The death penalty is abhorrent in all circumstances but deploying it on a mass scale for drug-related offences after grossly unfair trials before Revolutionary Courts is a grotesque abuse of power.

The Islamic Republic’s deadly anti-narcotics policies are contributing to a cycle of ‎poverty and systemic injustice, and further entrenching ‎discrimination against marginalized communities, in particular Iran’s oppressed Baluchi minority.

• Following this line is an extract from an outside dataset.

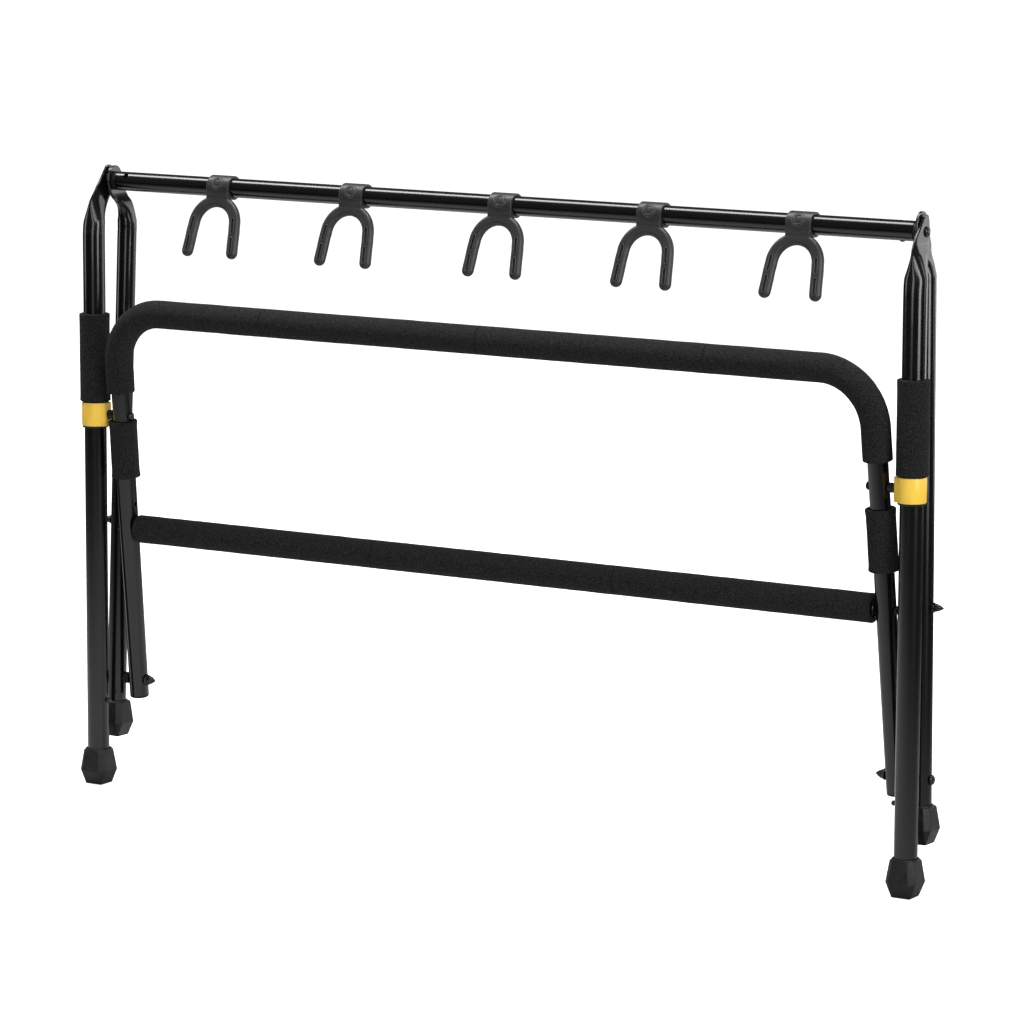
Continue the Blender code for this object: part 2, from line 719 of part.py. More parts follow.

Murdering minorities and children

Amnesty said the Iranian authorities have been targeting the Sunni Baluch minority concentrated in the southeast disproportionately. Significantly, the report noted that the the minority:

constitutes only about 5 percent of Iran’s population but accounted for 20 percent of all executions in 2023

Meanwhile, it also drew attention to Iran’s execution of those arrested as children. It noted that:

Iran is one of the last countries in the world that continues to use the death penalty against individuals aged under 18 at the time of the crime in a violation of international law. The authorities persist in their refusal to amend Article 91 of the Islamic Penal Code to abolish the death penalty for crimes committed by children in all circumstances.

Among those Iran executed was 17-year-old Hamidreza Azari. Authorities in Razavi Khorasan province hung Azari in November after convicting him over a deadly 2023 stabbing when he was 16.

Amnesty said that it had reviewed his birth certificate and that his age “was misrepresented” as 18 by state media to “evade accountability”.

‘Grotesque abuse of power’

Given its findings, Amnesty said that the Iranian authorities have:

persisted with their state-sanctioned killing spree which has turned prisons into killing fields

Two other NGOs, Iran Human Rights (IHR) and Together Against the Death Penalty (ECPM), published a report last month giving the slightly lower figure of 834 people executed in 2023.

However, Amnesty emphasised that its numbers were “minimum figures” and the real death toll would be higher.

Moreover, it said that Iran’s behaviour has not changed this year. Already, rights groups have recorded at least 95 executions up to 20 March.

In its report, Amnesty said that:

Without a robust global response, Amnesty International fears that the Iranian authorities will continue using the death penalty as a tool of oppression to execute thousands more people in the coming years

Without stronger international action to halt the rise in executions, Amnesty said “thousands” risked being hanged in the coming years.